- SET TASK:
Return only what lies between the first line of the entries and the line containing "of the snake's", both lines included.

* Start PROVIDED DATA *

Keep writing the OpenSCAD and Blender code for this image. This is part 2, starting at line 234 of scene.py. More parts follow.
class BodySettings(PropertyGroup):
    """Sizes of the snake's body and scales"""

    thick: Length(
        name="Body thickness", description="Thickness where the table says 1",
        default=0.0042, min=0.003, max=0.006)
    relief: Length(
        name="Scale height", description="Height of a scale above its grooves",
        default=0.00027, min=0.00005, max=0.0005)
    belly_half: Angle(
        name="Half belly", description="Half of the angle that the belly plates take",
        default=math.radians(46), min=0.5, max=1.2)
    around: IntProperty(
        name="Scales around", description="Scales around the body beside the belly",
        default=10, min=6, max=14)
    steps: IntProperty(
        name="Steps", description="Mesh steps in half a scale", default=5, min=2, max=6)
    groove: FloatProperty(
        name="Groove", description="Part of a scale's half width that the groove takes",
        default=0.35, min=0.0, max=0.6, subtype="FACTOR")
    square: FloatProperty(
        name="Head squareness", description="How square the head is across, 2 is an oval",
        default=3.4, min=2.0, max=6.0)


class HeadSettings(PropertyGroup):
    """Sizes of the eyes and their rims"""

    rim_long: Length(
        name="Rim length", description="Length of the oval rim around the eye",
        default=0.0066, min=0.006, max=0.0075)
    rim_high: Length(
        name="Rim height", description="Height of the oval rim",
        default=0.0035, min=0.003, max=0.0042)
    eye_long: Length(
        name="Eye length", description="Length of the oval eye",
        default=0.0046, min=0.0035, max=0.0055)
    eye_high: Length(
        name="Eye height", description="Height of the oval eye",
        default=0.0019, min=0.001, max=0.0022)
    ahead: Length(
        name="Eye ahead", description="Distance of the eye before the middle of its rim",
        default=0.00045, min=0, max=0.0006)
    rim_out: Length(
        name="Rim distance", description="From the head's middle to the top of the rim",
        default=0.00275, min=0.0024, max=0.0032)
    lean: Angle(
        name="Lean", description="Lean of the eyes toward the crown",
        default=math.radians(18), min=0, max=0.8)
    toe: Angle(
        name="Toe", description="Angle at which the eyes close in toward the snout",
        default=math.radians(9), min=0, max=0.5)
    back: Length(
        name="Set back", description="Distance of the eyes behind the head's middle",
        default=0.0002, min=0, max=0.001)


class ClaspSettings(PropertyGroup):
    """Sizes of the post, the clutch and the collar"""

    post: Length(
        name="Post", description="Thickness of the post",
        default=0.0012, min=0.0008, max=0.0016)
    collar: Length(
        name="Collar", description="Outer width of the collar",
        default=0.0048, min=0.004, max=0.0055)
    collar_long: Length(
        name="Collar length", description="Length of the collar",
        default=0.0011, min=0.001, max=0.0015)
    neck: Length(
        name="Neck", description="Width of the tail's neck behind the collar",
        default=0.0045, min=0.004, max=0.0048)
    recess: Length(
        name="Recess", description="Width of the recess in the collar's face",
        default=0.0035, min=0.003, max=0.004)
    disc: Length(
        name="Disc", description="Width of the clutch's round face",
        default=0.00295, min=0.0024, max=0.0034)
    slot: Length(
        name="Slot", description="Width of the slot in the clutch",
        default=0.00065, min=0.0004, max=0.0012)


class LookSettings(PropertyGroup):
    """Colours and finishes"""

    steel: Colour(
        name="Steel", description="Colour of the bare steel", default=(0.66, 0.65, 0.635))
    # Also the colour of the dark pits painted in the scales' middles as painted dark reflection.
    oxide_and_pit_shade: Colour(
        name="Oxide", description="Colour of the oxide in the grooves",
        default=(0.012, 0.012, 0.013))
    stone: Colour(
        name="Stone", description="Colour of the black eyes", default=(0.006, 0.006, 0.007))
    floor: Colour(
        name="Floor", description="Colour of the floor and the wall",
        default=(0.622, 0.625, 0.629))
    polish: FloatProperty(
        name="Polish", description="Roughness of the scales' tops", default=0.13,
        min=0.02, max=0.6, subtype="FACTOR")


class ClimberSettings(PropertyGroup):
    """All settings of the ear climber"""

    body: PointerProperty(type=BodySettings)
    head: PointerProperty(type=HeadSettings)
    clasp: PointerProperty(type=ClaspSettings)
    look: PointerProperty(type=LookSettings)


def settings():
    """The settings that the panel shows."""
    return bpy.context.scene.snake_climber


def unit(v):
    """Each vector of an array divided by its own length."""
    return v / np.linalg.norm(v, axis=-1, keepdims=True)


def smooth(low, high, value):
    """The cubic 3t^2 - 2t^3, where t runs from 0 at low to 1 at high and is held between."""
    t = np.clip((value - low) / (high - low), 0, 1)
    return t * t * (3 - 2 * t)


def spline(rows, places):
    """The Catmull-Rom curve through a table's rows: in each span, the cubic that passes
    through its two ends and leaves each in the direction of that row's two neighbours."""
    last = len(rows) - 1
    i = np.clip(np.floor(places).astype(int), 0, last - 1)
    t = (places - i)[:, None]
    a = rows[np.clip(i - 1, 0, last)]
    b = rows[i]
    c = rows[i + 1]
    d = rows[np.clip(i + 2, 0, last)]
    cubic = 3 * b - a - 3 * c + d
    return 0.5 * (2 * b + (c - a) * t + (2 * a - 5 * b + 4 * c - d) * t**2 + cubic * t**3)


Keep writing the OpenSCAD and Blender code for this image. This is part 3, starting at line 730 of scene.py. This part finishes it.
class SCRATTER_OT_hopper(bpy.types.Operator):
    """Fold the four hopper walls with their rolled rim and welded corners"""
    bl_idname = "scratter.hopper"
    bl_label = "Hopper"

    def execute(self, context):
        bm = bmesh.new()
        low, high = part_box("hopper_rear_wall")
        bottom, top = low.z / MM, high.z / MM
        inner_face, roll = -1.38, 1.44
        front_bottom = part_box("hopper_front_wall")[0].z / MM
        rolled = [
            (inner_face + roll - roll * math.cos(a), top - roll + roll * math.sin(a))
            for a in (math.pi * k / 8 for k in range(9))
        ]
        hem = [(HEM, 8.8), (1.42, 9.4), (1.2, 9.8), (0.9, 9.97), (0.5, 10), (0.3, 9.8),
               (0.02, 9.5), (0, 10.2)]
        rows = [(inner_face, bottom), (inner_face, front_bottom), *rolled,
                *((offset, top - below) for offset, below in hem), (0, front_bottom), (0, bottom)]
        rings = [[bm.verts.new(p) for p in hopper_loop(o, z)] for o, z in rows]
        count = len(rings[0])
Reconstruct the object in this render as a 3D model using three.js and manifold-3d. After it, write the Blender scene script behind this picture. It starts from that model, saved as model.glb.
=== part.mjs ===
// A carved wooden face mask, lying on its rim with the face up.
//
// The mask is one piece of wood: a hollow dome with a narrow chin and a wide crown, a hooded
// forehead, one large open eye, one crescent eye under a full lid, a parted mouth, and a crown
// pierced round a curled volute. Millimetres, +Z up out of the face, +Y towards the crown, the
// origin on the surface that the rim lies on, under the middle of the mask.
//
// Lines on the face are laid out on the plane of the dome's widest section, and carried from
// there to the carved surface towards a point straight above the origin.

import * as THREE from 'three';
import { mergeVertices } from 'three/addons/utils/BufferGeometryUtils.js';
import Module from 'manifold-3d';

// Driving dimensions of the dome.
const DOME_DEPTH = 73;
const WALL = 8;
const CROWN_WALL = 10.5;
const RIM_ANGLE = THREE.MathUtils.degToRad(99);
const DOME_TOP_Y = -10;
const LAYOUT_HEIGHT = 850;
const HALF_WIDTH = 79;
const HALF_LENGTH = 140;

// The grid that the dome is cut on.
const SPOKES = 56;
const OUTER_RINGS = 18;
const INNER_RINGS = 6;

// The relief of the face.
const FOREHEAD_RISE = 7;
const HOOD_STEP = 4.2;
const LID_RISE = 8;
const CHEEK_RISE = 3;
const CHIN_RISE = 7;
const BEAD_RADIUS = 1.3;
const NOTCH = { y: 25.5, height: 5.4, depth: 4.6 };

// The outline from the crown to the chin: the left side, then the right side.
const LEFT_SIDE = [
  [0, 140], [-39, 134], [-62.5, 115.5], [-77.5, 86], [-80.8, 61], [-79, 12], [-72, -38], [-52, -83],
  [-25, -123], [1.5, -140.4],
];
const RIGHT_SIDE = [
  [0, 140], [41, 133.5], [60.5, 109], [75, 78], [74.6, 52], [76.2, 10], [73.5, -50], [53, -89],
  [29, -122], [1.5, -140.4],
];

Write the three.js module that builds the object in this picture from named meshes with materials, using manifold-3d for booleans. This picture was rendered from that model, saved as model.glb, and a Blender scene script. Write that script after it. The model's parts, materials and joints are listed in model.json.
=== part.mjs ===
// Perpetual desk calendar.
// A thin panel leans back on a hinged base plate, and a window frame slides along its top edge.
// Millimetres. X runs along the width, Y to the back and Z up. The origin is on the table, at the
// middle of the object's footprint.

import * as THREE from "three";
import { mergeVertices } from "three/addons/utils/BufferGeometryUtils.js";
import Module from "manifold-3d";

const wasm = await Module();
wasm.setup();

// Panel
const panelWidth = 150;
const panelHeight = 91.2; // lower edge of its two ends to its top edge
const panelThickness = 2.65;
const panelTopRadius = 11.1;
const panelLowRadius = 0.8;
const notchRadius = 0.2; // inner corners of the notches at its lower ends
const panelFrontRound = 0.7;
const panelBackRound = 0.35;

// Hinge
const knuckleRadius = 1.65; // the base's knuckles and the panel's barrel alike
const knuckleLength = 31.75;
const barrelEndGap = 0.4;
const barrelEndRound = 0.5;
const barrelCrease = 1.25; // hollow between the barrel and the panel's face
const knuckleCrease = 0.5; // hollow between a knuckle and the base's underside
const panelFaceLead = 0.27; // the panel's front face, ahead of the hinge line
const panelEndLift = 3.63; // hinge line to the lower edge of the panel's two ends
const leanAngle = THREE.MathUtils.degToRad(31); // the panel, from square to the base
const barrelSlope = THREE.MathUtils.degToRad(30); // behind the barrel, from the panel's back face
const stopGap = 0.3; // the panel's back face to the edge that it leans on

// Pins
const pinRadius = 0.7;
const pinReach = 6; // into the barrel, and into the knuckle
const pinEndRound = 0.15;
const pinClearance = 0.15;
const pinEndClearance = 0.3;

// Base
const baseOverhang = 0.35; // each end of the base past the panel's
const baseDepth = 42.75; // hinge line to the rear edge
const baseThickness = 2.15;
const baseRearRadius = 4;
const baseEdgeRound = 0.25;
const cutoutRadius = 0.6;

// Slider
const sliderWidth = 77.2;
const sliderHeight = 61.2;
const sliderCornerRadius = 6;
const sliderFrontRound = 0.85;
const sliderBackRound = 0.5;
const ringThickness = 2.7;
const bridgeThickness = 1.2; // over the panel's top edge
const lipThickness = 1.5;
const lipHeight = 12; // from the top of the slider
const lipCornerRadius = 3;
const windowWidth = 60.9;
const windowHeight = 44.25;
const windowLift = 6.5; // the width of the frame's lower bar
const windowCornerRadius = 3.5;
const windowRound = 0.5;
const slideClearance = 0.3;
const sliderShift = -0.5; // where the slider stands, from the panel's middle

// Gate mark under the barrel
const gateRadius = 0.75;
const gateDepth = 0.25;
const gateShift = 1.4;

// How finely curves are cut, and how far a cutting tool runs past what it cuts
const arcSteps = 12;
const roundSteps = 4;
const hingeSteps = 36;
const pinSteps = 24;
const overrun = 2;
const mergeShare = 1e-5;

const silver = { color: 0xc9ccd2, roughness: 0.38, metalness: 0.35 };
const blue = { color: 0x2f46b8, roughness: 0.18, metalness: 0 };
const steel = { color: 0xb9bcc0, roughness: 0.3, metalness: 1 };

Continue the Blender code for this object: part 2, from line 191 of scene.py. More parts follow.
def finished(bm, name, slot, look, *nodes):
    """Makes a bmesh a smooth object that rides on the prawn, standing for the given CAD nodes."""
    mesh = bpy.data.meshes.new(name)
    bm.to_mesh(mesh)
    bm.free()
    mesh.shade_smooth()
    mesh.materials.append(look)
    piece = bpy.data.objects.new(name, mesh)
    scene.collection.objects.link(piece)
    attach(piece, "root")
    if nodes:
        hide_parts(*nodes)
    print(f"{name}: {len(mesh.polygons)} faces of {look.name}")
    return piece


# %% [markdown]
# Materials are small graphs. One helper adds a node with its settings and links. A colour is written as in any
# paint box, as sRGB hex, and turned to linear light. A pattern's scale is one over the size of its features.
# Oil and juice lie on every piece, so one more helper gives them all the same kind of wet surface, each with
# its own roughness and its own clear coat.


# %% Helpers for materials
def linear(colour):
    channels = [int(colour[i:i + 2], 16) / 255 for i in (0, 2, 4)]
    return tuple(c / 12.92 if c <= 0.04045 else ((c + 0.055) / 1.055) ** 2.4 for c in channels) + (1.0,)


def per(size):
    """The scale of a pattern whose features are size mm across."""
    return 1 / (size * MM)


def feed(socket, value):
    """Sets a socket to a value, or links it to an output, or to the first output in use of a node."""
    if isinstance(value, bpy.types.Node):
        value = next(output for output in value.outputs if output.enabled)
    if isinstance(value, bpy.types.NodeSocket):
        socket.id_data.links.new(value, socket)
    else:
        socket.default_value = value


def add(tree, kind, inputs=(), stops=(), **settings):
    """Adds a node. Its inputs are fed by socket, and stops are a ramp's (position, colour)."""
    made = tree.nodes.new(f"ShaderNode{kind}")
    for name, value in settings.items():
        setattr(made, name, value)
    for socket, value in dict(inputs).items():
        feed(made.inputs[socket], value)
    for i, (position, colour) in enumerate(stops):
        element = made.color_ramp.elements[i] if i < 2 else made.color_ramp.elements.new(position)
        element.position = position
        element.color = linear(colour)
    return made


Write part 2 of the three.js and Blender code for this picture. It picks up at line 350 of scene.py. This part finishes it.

* End PROVIDED DATA *

- SOLUTION TO THE PROBLEM:
Keep writing the OpenSCAD and Blender code for this image. This is part 2, starting at line 234 of scene.py. More parts follow.
class BodySettings(PropertyGroup):
    """Sizes of the snake's body and scales"""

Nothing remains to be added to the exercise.